» **Request**
Provide the data again in its entirety, exactly as given.

-- START OF Data excerpt --

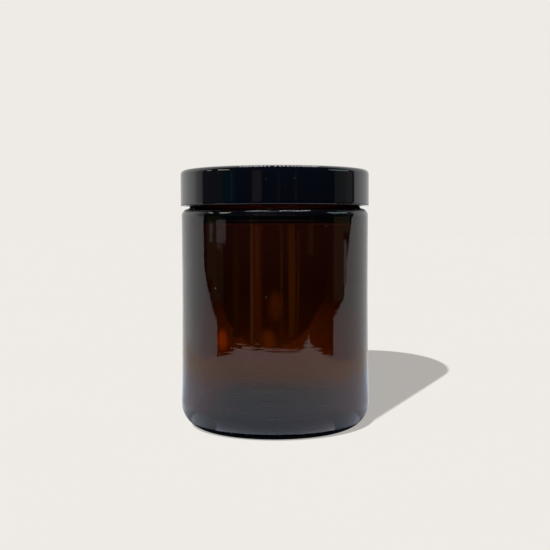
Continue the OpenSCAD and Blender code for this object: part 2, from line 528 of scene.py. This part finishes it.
def emitter(name, colour, strength):
    """Material that only glows. It is not sampled as a lamp, which would add noise."""
    mat = bpy.data.materials.new(name)
    mat.use_nodes = True
    mat.cycles.emission_sampling = "NONE"
    nodes = mat.node_tree.nodes
    nodes.clear()
    out = nodes.new("ShaderNodeOutputMaterial")
    glow = nodes.new("ShaderNodeEmission")
    glow.inputs["Color"].default_value = (*colour, 1)
    glow.inputs["Strength"].default_value = strength
    mat.node_tree.links.new(glow.outputs["Emission"], out.inputs["Surface"])
    return mat


# ---------------------------------------------------------------- object

jar = make_jar()
jar.data.materials.append(amber_glass())
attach(jar, "jar")
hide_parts("glass_jar")

lid = make_lid()
lid.data.materials.append(black_resin())
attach(lid, "lid")
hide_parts("lid")

# Soft light reaches the floor round the jar evenly, as in a large light tent.
for piece in (jar, lid):
    piece.visible_diffuse = False

# The liner keeps its CAD meshes.
for node, maker in (("liner_core", foam), ("liner_facing", film)):
    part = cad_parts[node]
    part.data.materials.clear()
    part.data.materials.append(maker())


# ---------------------------------------------------------------- studio
# Apart from the floor, the camera sees none of this. Glossy cards make the room that the glass
# and the lid mirror, and transmission cards make what shows through the glass.

PALE = (0.855, 0.823, 0.783)
RAY_KINDS = ("camera", "diffuse", "glossy", "transmission", "volume_scatter", "shadow")

# The room. Its dark front is part of a cylinder of SCREEN_R round the jar.
WALL_LEFT, WALL_RIGHT = -245.0, 226.0
WALL_FRONT, WALL_BACK = -150.0, 600.0
WALL_SPLIT = 80.0
ROOM_TOP = 900.0
CEILING_HALF = 700.0
SCREEN_R = 200.0
GLINT_REACH = 190.0

# The table as it is mirrored: what the jar stands on, what is near it, and the rest.
CONTACT_R = 30.5
NEAR_R = 66.0
TABLE_R = 1500.0
TABLE_Z, NEAR_Z = 0.3, 0.5

# What shows through the glass.
BEHIND_R = 60.0
BEHIND_LOW, BEHIND_TOP = 2.0, 300.0
DARK_Y, THROUGH_Y = 50.0, 47.0


def stage_object(name, verts, faces, material, *kinds):
    """A card, in millimetres, that only these kinds of ray meet (all kinds if none is named)."""
    mesh = bpy.data.meshes.new(name)
    mesh.from_pydata([tuple(c * MM for c in v) for v in verts], [], faces)
    obj = bpy.data.objects.new(name, mesh)
    bpy.context.collection.objects.link(obj)
    obj.data.materials.append(material)
    if kinds:
        for kind in RAY_KINDS:
            setattr(obj, "visible_" + kind, kind in kinds)
    return obj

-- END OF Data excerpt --

» **Correct result**
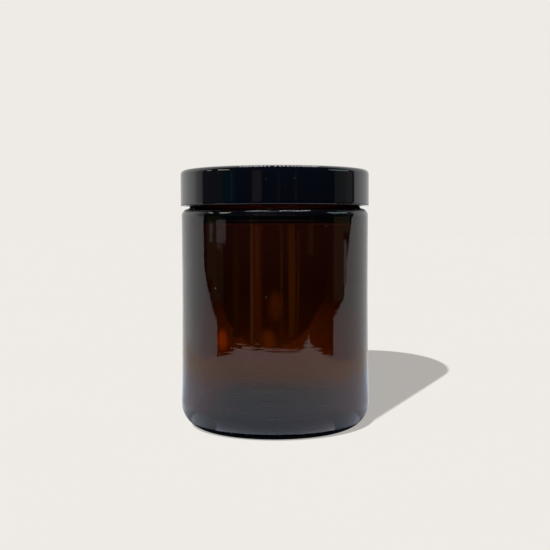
Continue the OpenSCAD and Blender code for this object: part 2, from line 528 of scene.py. This part finishes it.
def emitter(name, colour, strength):
    """Material that only glows. It is not sampled as a lamp, which would add noise."""
    mat = bpy.data.materials.new(name)
    mat.use_nodes = True
    mat.cycles.emission_sampling = "NONE"
    nodes = mat.node_tree.nodes
    nodes.clear()
    out = nodes.new("ShaderNodeOutputMaterial")
    glow = nodes.new("ShaderNodeEmission")
    glow.inputs["Color"].default_value = (*colour, 1)
    glow.inputs["Strength"].default_value = strength
    mat.node_tree.links.new(glow.outputs["Emission"], out.inputs["Surface"])
    return mat


# ---------------------------------------------------------------- object

jar = make_jar()
jar.data.materials.append(amber_glass())
attach(jar, "jar")
hide_parts("glass_jar")

lid = make_lid()
lid.data.materials.append(black_resin())
attach(lid, "lid")
hide_parts("lid")

# Soft light reaches the floor round the jar evenly, as in a large light tent.
for piece in (jar, lid):
    piece.visible_diffuse = False

# The liner keeps its CAD meshes.
for node, maker in (("liner_core", foam), ("liner_facing", film)):
    part = cad_parts[node]
    part.data.materials.clear()
    part.data.materials.append(maker())


# ---------------------------------------------------------------- studio
# Apart from the floor, the camera sees none of this. Glossy cards make the room that the glass
# and the lid mirror, and transmission cards make what shows through the glass.

PALE = (0.855, 0.823, 0.783)
RAY_KINDS = ("camera", "diffuse", "glossy", "transmission", "volume_scatter", "shadow")

# The room. Its dark front is part of a cylinder of SCREEN_R round the jar.
WALL_LEFT, WALL_RIGHT = -245.0, 226.0
WALL_FRONT, WALL_BACK = -150.0, 600.0
WALL_SPLIT = 80.0
ROOM_TOP = 900.0
CEILING_HALF = 700.0
SCREEN_R = 200.0
GLINT_REACH = 190.0

# The table as it is mirrored: what the jar stands on, what is near it, and the rest.
CONTACT_R = 30.5
NEAR_R = 66.0
TABLE_R = 1500.0
TABLE_Z, NEAR_Z = 0.3, 0.5

# What shows through the glass.
BEHIND_R = 60.0
BEHIND_LOW, BEHIND_TOP = 2.0, 300.0
DARK_Y, THROUGH_Y = 50.0, 47.0


def stage_object(name, verts, faces, material, *kinds):
    """A card, in millimetres, that only these kinds of ray meet (all kinds if none is named)."""
    mesh = bpy.data.meshes.new(name)
    mesh.from_pydata([tuple(c * MM for c in v) for v in verts], [], faces)
    obj = bpy.data.objects.new(name, mesh)
    bpy.context.collection.objects.link(obj)
    obj.data.materials.append(material)
    if kinds:
        for kind in RAY_KINDS:
            setattr(obj, "visible_" + kind, kind in kinds)
    return obj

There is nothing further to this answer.